## EXERCISE GOAL
Repeat the lines that follow, leaving nothing out.

* Start *

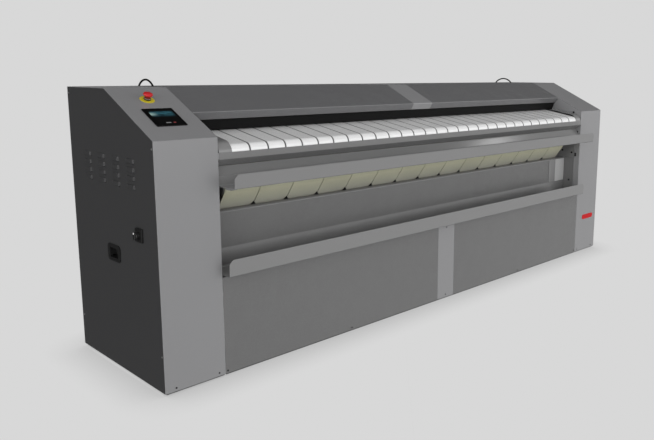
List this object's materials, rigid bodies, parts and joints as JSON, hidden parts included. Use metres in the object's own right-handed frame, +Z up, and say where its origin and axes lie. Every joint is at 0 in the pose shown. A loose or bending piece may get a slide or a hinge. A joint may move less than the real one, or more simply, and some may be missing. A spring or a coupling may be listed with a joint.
{
  "type": "rotary ironer",
  "caption": "Long free-standing flatwork ironer with end cabinets, sloping hood, feed bands over a nose, ironing bands round a heated cylinder, and front trough and receiving tray.",
  "frame": {"origin": "centre of the overall bounding box, on the floor under the feet", "axes": "+X along the machine, to the operator's right; -Y towards the operator; +Z up"},
  "size_m": [3.7348, 0.975, 1.3308],
  "materials": {
    "dark_paint": "semi-gloss, fine texture",
    "grey_paint": "semi-gloss metallic grey",
    "hood_paint": "semi-gloss dark grey",
    "panel_paint": "semi-gloss mid grey",
    "black_paint": "satin black",
    "frame_paint": "satin",
    "casting_paint": "painted casting",
    "roller_steel": "turned",
    "polished_steel": "ground and polished",
    "heater_steel": "heat darkened",
    "drive_steel": "machined",
    "chain_steel": "oiled",
    "sheet_zinc": "zinc plated sheet",
    "feed_fabric": "woven white belting",
    "iron_fabric": "cream heat-resistant felt",
    "foot_rubber": "matt",
    "screen_black": "gloss",
    "black_plastic": "satin",
    "yellow_plastic": "satin",
    "red_plastic": "gloss",
    "red_plate": "gloss"
  },
  "bodies": {
    "chassis": {"side_panel_left": "dark_paint", "side_panel_right": "dark_paint", "front_cover_left": "grey_paint", "front_cover_right": "grey_paint", "top_cover_left": "grey_paint", "top_cover_right": "grey_paint", "inner_wall_left": "grey_paint", "inner_wall_right": "grey_paint", "back_cover_left": "dark_paint", "back_cover_right": "dark_paint", "back_panel": "dark_paint", "hood_left": "hood_paint", "hood_right": "hood_paint", "hood_strip": "grey_paint", "front_panel_left": "panel_paint", "front_panel_right": "panel_paint", "front_strip": "grey_paint", "feed_trough": "grey_paint", "receiving_tray": "grey_paint", "feed_bands": "feed_fabric", "ironing_bands": "iron_fabric", "scraper_comb": "black_paint", "heater_bundle": "heater_steel", "cylinder_bearing_left": "casting_paint", "cylinder_bearing_right": "casting_paint", "side_frame_left": "frame_paint", "side_frame_right": "frame_paint", "base_frame": "frame_paint", "levelling_foot_front_left": "foot_rubber", "levelling_foot_front_right": "foot_rubber", "levelling_foot_back_left": "foot_rubber", "levelling_foot_back_right": "foot_rubber", "bracket_left": "dark_paint", "bracket_right": "dark_paint", "feed_chain": "chain_steel", "gearmotor": "casting_paint", "fan_housing": "sheet_zinc", "control_box": "grey_paint", "touch_screen": "screen_black", "stop_disc": "yellow_plastic", "stop_collar": "black_plastic", "isolator_plate": "black_plastic", "pull_handle": "black_plastic", "hoop_left": "black_paint", "hoop_right": "black_paint", "red_plate": "red_plate"},
    "cylinder": {"heated_cylinder": "polished_steel", "cylinder_sprocket": "drive_steel"},
    "feed_front": {"feed_roller_front": "roller_steel"},
    "feed_rear": {"feed_roller_rear": "roller_steel", "feed_sprocket": "drive_steel"},
    "iron_nip": {"ironing_roller_nip": "roller_steel"},
    "iron_outfeed": {"ironing_roller_outfeed": "roller_steel"},
    "iron_turn": {"ironing_roller_turn": "roller_steel"},
    "iron_rear_lower": {"ironing_roller_rear_lower": "roller_steel"},
    "iron_rear_upper": {"ironing_roller_rear_upper": "roller_steel"},
    "fan": {"fan_impeller": "sheet_zinc"},
    "guard": {"finger_guard": "black_paint"},
    "stop": {"stop_button": "red_plastic"},
    "isolator": {"isolator_knob": "black_plastic"}
  },
  "joints": [
    {"name": "cylinder_spin", "type": "hinge", "parent": "chassis", "child": "cylinder", "pos_m": [0.0114, 0.1175, 0.962], "axis": [1, 0, 0], "continuous": true},
    {"name": "feed_front_spin", "type": "hinge", "parent": "chassis", "child": "feed_front", "pos_m": [0.0114, -0.3345, 1.019], "axis": [1, 0, 0], "continuous": true},
    {"name": "feed_rear_spin", "type": "hinge", "parent": "chassis", "child": "feed_rear", "pos_m": [0.0114, -0.1025, 1.06], "axis": [1, 0, 0], "continuous": true},
    {"name": "iron_nip_spin", "type": "hinge", "parent": "chassis", "child": "iron_nip", "pos_m": [0.0114, -0.03413, 1.14368], "axis": [1, 0, 0], "continuous": true},
    {"name": "iron_outfeed_spin", "type": "hinge", "parent": "chassis", "child": "iron_outfeed", "pos_m": [0.0114, -0.2365, 0.844], "axis": [1, 0, 0], "continuous": true},
    {"name": "iron_turn_spin", "type": "hinge", "parent": "chassis", "child": "iron_turn", "pos_m": [0.0114, -0.06016, 0.6013], "axis": [1, 0, 0], "continuous": true},
    {"name": "iron_rear_lower_spin", "type": "hinge", "parent": "chassis", "child": "iron_rear_lower", "pos_m": [0.0114, 0.3555, 0.652], "axis": [1, 0, 0], "continuous": true},
    {"name": "iron_rear_upper_spin", "type": "hinge", "parent": "chassis", "child": "iron_rear_upper", "pos_m": [0.0114, 0.3495, 1.152], "axis": [1, 0, 0], "continuous": true},
    {"name": "fan_spin", "type": "hinge", "parent": "chassis", "child": "fan", "pos_m": [1.6734, 0.1875, 0.572], "axis": [1, 0, 0], "continuous": true},
    {"name": "guard_swing", "type": "hinge", "parent": "chassis", "child": "guard", "pos_m": [0.0114, -0.1385, 1.143], "axis": [1, 0, 0], "range_deg": [0, 25]},
    {"name": "stop_press", "type": "slide", "parent": "chassis", "child": "stop", "axis": [0, 0.4318, -0.902], "range_m": [0, 0.006], "stiffness_N_per_m": 400},
    {"name": "isolator_turn", "type": "hinge", "parent": "chassis", "child": "isolator", "pos_m": [-1.8476, -0.2185, 0.68], "axis": [1, 0, 0], "range_deg": [0, 90]}
  ],
  "couplings": [
    {"joint": "feed_front_spin", "follows": "cylinder_spin", "ratio": 5.5882},
    {"joint": "feed_rear_spin", "follows": "cylinder_spin", "ratio": 5.5882},
    {"joint": "iron_nip_spin", "follows": "cylinder_spin", "ratio": -4.4332},
    {"joint": "iron_outfeed_spin", "follows": "cylinder_spin", "ratio": -4.4332},
    {"joint": "iron_turn_spin", "follows": "cylinder_spin", "ratio": -4.4332},
    {"joint": "iron_rear_lower_spin", "follows": "cylinder_spin", "ratio": -4.4332},
    {"joint": "iron_rear_upper_spin", "follows": "cylinder_spin", "ratio": -4.4332}
  ]
}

* End *

## FINISHED TASK
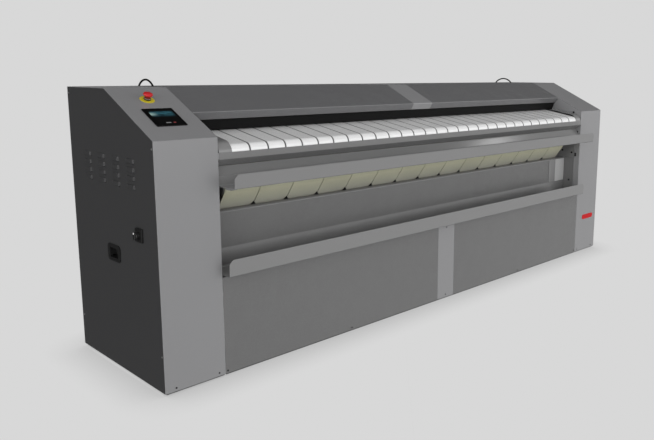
List this object's materials, rigid bodies, parts and joints as JSON, hidden parts included. Use metres in the object's own right-handed frame, +Z up, and say where its origin and axes lie. Every joint is at 0 in the pose shown. A loose or bending piece may get a slide or a hinge. A joint may move less than the real one, or more simply, and some may be missing. A spring or a coupling may be listed with a joint.
{
  "type": "rotary ironer",
  "caption": "Long free-standing flatwork ironer with end cabinets, sloping hood, feed bands over a nose, ironing bands round a heated cylinder, and front trough and receiving tray.",
  "frame": {"origin": "centre of the overall bounding box, on the floor under the feet", "axes": "+X along the machine, to the operator's right; -Y towards the operator; +Z up"},
  "size_m": [3.7348, 0.975, 1.3308],
  "materials": {
    "dark_paint": "semi-gloss, fine texture",
    "grey_paint": "semi-gloss metallic grey",
    "hood_paint": "semi-gloss dark grey",
    "panel_paint": "semi-gloss mid grey",
    "black_paint": "satin black",
    "frame_paint": "satin",
    "casting_paint": "painted casting",
    "roller_steel": "turned",
    "polished_steel": "ground and polished",
    "heater_steel": "heat darkened",
    "drive_steel": "machined",
    "chain_steel": "oiled",
    "sheet_zinc": "zinc plated sheet",
    "feed_fabric": "woven white belting",
    "iron_fabric": "cream heat-resistant felt",
    "foot_rubber": "matt",
    "screen_black": "gloss",
    "black_plastic": "satin",
    "yellow_plastic": "satin",
    "red_plastic": "gloss",
    "red_plate": "gloss"
  },
  "bodies": {
    "chassis": {"side_panel_left": "dark_paint", "side_panel_right": "dark_paint", "front_cover_left": "grey_paint", "front_cover_right": "grey_paint", "top_cover_left": "grey_paint", "top_cover_right": "grey_paint", "inner_wall_left": "grey_paint", "inner_wall_right": "grey_paint", "back_cover_left": "dark_paint", "back_cover_right": "dark_paint", "back_panel": "dark_paint", "hood_left": "hood_paint", "hood_right": "hood_paint", "hood_strip": "grey_paint", "front_panel_left": "panel_paint", "front_panel_right": "panel_paint", "front_strip": "grey_paint", "feed_trough": "grey_paint", "receiving_tray": "grey_paint", "feed_bands": "feed_fabric", "ironing_bands": "iron_fabric", "scraper_comb": "black_paint", "heater_bundle": "heater_steel", "cylinder_bearing_left": "casting_paint", "cylinder_bearing_right": "casting_paint", "side_frame_left": "frame_paint", "side_frame_right": "frame_paint", "base_frame": "frame_paint", "levelling_foot_front_left": "foot_rubber", "levelling_foot_front_right": "foot_rubber", "levelling_foot_back_left": "foot_rubber", "levelling_foot_back_right": "foot_rubber", "bracket_left": "dark_paint", "bracket_right": "dark_paint", "feed_chain": "chain_steel", "gearmotor": "casting_paint", "fan_housing": "sheet_zinc", "control_box": "grey_paint", "touch_screen": "screen_black", "stop_disc": "yellow_plastic", "stop_collar": "black_plastic", "isolator_plate": "black_plastic", "pull_handle": "black_plastic", "hoop_left": "black_paint", "hoop_right": "black_paint", "red_plate": "red_plate"},
    "cylinder": {"heated_cylinder": "polished_steel", "cylinder_sprocket": "drive_steel"},
    "feed_front": {"feed_roller_front": "roller_steel"},
    "feed_rear": {"feed_roller_rear": "roller_steel", "feed_sprocket": "drive_steel"},
    "iron_nip": {"ironing_roller_nip": "roller_steel"},
    "iron_outfeed": {"ironing_roller_outfeed": "roller_steel"},
    "iron_turn": {"ironing_roller_turn": "roller_steel"},
    "iron_rear_lower": {"ironing_roller_rear_lower": "roller_steel"},
    "iron_rear_upper": {"ironing_roller_rear_upper": "roller_steel"},
    "fan": {"fan_impeller": "sheet_zinc"},
    "guard": {"finger_guard": "black_paint"},
    "stop": {"stop_button": "red_plastic"},
    "isolator": {"isolator_knob": "black_plastic"}
  },
  "joints": [
    {"name": "cylinder_spin", "type": "hinge", "parent": "chassis", "child": "cylinder", "pos_m": [0.0114, 0.1175, 0.962], "axis": [1, 0, 0], "continuous": true},
    {"name": "feed_front_spin", "type": "hinge", "parent": "chassis", "child": "feed_front", "pos_m": [0.0114, -0.3345, 1.019], "axis": [1, 0, 0], "continuous": true},
    {"name": "feed_rear_spin", "type": "hinge", "parent": "chassis", "child": "feed_rear", "pos_m": [0.0114, -0.1025, 1.06], "axis": [1, 0, 0], "continuous": true},
    {"name": "iron_nip_spin", "type": "hinge", "parent": "chassis", "child": "iron_nip", "pos_m": [0.0114, -0.03413, 1.14368], "axis": [1, 0, 0], "continuous": true},
    {"name": "iron_outfeed_spin", "type": "hinge", "parent": "chassis", "child": "iron_outfeed", "pos_m": [0.0114, -0.2365, 0.844], "axis": [1, 0, 0], "continuous": true},
    {"name": "iron_turn_spin", "type": "hinge", "parent": "chassis", "child": "iron_turn", "pos_m": [0.0114, -0.06016, 0.6013], "axis": [1, 0, 0], "continuous": true},
    {"name": "iron_rear_lower_spin", "type": "hinge", "parent": "chassis", "child": "iron_rear_lower", "pos_m": [0.0114, 0.3555, 0.652], "axis": [1, 0, 0], "continuous": true},
    {"name": "iron_rear_upper_spin", "type": "hinge", "parent": "chassis", "child": "iron_rear_upper", "pos_m": [0.0114, 0.3495, 1.152], "axis": [1, 0, 0], "continuous": true},
    {"name": "fan_spin", "type": "hinge", "parent": "chassis", "child": "fan", "pos_m": [1.6734, 0.1875, 0.572], "axis": [1, 0, 0], "continuous": true},
    {"name": "guard_swing", "type": "hinge", "parent": "chassis", "child": "guard", "pos_m": [0.0114, -0.1385, 1.143], "axis": [1, 0, 0], "range_deg": [0, 25]},
    {"name": "stop_press", "type": "slide", "parent": "chassis", "child": "stop", "axis": [0, 0.4318, -0.902], "range_m": [0, 0.006], "stiffness_N_per_m": 400},
    {"name": "isolator_turn", "type": "hinge", "parent": "chassis", "child": "isolator", "pos_m": [-1.8476, -0.2185, 0.68], "axis": [1, 0, 0], "range_deg": [0, 90]}
  ],
  "couplings": [
    {"joint": "feed_front_spin", "follows": "cylinder_spin", "ratio": 5.5882},
    {"joint": "feed_rear_spin", "follows": "cylinder_spin", "ratio": 5.5882},
    {"joint": "iron_nip_spin", "follows": "cylinder_spin", "ratio": -4.4332},
    {"joint": "iron_outfeed_spin", "follows": "cylinder_spin", "ratio": -4.4332},
    {"joint": "iron_turn_spin", "follows": "cylinder_spin", "ratio": -4.4332},
    {"joint": "iron_rear_lower_spin", "follows": "cylinder_spin", "ratio": -4.4332},
    {"joint": "iron_rear_upper_spin", "follows": "cylinder_spin", "ratio": -4.4332}
  ]
}